Moçambique não tem legislação sobre identidade digital e proteção de dados pessoais, mas a Lei de Transações Eletrónicas prevê regulamentos específicos sobre a matéria. A resolução da coleta de dados biométricos pelas empresas de telefonia não permite que dados sejam partilhados sem a autorização. Ressalva, entretanto, no item "F" do Artigo 6, que o INCM "pode sempre que julgar necessário definir outras entidades a quem pode partilhar os dados e as formas de o fazer".
No caso nigeriano, o diretor-executivo da Paradigm Initiative, Gbenga Sesan, ressalta que o BVN realmente evita fraudes, mas percebe que os mesmos dados coletados pelo sistema estão a ser coletados por outras agências governamentais, que não compartilham os dados entre si.
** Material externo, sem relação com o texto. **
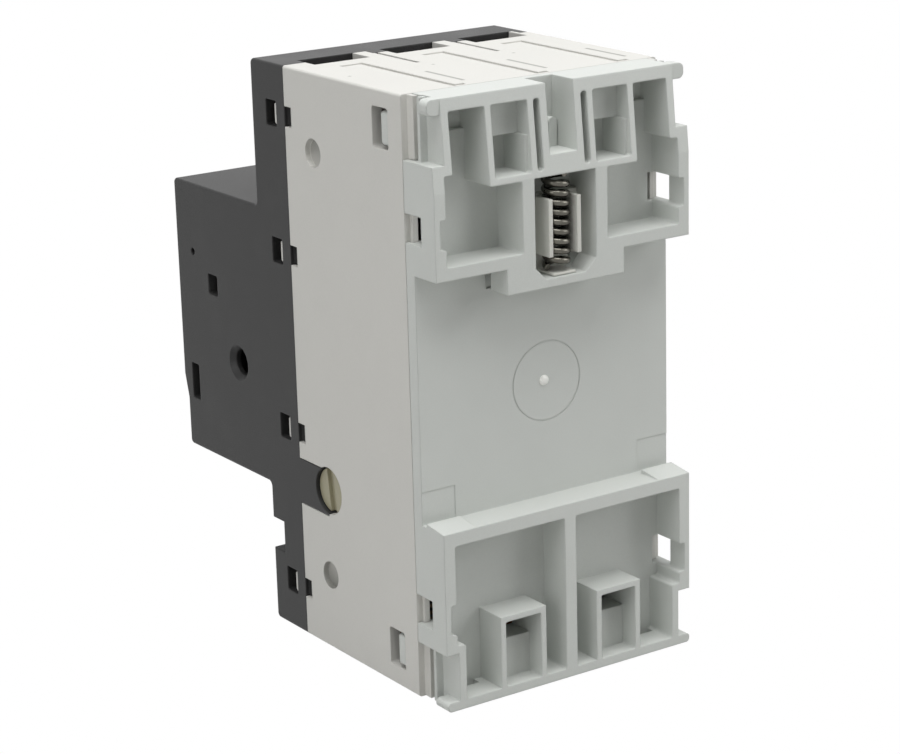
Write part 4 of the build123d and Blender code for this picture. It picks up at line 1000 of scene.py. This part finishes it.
@dataclass
class Studio:
    """Pale floor, white surroundings, soft lamps and the photograph's camera, angles in radians."""

    azimuth: float = 2.550132
    elevation: float = 0.287766
    roll: float = -0.028006
    position_mm: tuple[float, float, float] = (219.485, 301.447, 111.263)
    focal_pixels: float = 2649.17
    picture_width: float = 900.0
    sensor_mm: float = 36.0
    clip: tuple[float, float] = (0.01, 20.0)
    floor_half: float = 3.0
    floor_drop: float = 0.2 * MM
    floor_shade: Colour = (0.5, 0.5, 0.49)
    room_shade: Colour = (0.02, 0.02, 0.021)
    lamps: tuple[Lamp, ...] = (
        Lamp("top_softbox", (0.05, 0.1, 0.75), 0.7, 7.6),
        Lamp("rear_softbox", (-0.65, 0.5, 0.35), 0.5, 2.6),
        Lamp("side_softbox", (0.75, 0.15, 0.25), 0.6, 2.0),
    )

    def camera(self) -> None:
        """Sets the camera at the photograph's viewpoint."""
        data = bpy.data.cameras.new("photo_camera")
        data.sensor_width = self.sensor_mm
        data.lens = self.focal_pixels / self.picture_width * self.sensor_mm
        data.clip_start, data.clip_end = self.clip
        back = Vector((math.sin(self.azimuth) * math.cos(self.elevation),
                       -math.cos(self.azimuth) * math.cos(self.elevation),
                       math.sin(self.elevation)))
        level = Vector((math.cos(self.azimuth), math.sin(self.azimuth), 0.0))
        upright = back.cross(level)
        right = math.cos(self.roll) * level + math.sin(self.roll) * upright
        up = math.cos(self.roll) * upright - math.sin(self.roll) * level
        matrix = Matrix((right, up, back)).transposed().to_4x4()
        matrix.translation = Vector(self.position_mm) * MM
        camera = bpy.data.objects.new("photo_camera", data)
        bpy.context.scene.collection.objects.link(camera)
        camera.matrix_world = matrix
        bpy.context.scene.camera = camera

    @staticmethod
    def seen_ray(tree: Tree) -> bpy.types.NodeSocket:
        """Returns one for camera, glossy and transmission rays, and nought for the others."""
        path = tree.add("ShaderNodeLightPath")
        mirrored = tree.maths("MAXIMUM", path.outputs["Is Glossy Ray"],
                              path.outputs["Is Transmission Ray"])
        return tree.maths("MAXIMUM", path.outputs["Is Camera Ray"], mirrored)

    @staticmethod
    def white_if_seen(tree: Tree, shade: Colour) -> bpy.types.NodeSocket:
        """Mixes white for camera, glossy and transmission rays with a shade for the others."""
        return tree.tone(Studio.seen_ray(tree), (*shade, 1.0), (1.0, 1.0, 1.0, 1.0))

    def surroundings(self) -> None:
        """Sets the world: white where it is seen, soft grey where it lights."""
        world = bpy.data.worlds.new("white_room")
        world.use_nodes = True
        world.node_tree.nodes.clear()
        tree = Tree(world.node_tree)
        glow = tree.add("ShaderNodeBackground")
        tree.feed(glow, "Color", self.white_if_seen(tree, self.room_shade))
        tree.feed(glow, "Strength", 1.0)
        out = tree.add("ShaderNodeOutputWorld")
        tree.feed(out, "Surface", glow.outputs[0])
        bpy.context.scene.world = world

    def floor(self) -> None:
        """Lays the floor under the lowest point, white where it is seen."""
        level = CAD_BOX[0][2] - self.floor_drop
        half = self.floor_half
        corners = [Vector((x, y, level))
                   for x, y in ((-half, -half), (half, -half), (half, half), (-half, half))]
        floor = mesh_piece("studio_floor", corners, [(0, 1, 2, 3)])
        material = bpy.data.materials.new("pale_floor")
        material.use_nodes = True
        material.node_tree.nodes.clear()
        tree = Tree(material.node_tree)
        white = tree.add("ShaderNodeEmission")
        tree.feed(white, "Color", (1.0, 1.0, 1.0, 1.0))
        tree.feed(white, "Strength", 1.0)
        lit = tree.add("ShaderNodeBsdfDiffuse")
        tree.feed(lit, "Color", (*self.floor_shade, 1.0))
        mix = tree.add("ShaderNodeMixShader")
        tree.feed(mix, 0, self.seen_ray(tree))
        tree.feed(mix, 1, lit.outputs[0])
        tree.feed(mix, 2, white.outputs[0])
        out = tree.add("ShaderNodeOutputMaterial")
        tree.feed(out, "Surface", mix.outputs[0])
        floor.data.materials.append(material)

    def build(self) -> None:
        """Builds the studio."""
        self.camera()
        self.surroundings()
        self.floor()
        middle = (Vector(CAD_BOX[0]) + Vector(CAD_BOX[1])) / 2
        for lamp in self.lamps:
            lamp.hang(middle)
        bpy.context.scene.view_settings.view_transform = "Standard"
        LOG.info("studio ready")


def main() -> None:
    """Dresses the model, adds the fine pieces and sets the studio."""
    logging.basicConfig(level=logging.INFO)
    shop = FinishShop()
    shop.dress_nodes()
    for assembly in (RailCatch(shop), HookFaces(shop), RailFaceMarks(shop), FrontPrint(shop)):
        assembly.build()
    Studio().build()


if __name__ == "__main__":
    main()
"Você tem que fornecer os mesmos dados aos Serviços de Migração para ter um passaporte, para a Comissão Nacional de Eleições para votar, para o Corpo Federal de Segurança Rodoviária por uma licença para dirigir, para a Comissão Nacional de Gestão da Identidade para ter um bilhete de identidade, para a empresa de telecomunicação para ter um cartão SIM. Você tem muitas pessoas a coletar dados", protesta.
A diretora-executiva do NIBSS, Christabel Onyejegwe, aposta que esse problema será resolvido em breve: "Esperamos que o bilhete de identidade nacional, o NIN, harmonize tudo", salienta.
Sesan salienta que a Nigéria também não tem uma lei de proteção de dados privados no direito primário e teme violações. "É bem possível que as pessoas que trabalham nas agências do Governo abusem dos dados dos cidadãos, especialmente daqueles que eles suspeitam que são dissidentes [políticos] ou pessoas que não demonstrem amor pelos governos para os quais trabalham", salienta.
Onyejegwe prega a privacidade como chave e referência do BVN. "Sem o consentimento da pessoa, ninguém pode compartilhar dados", defende.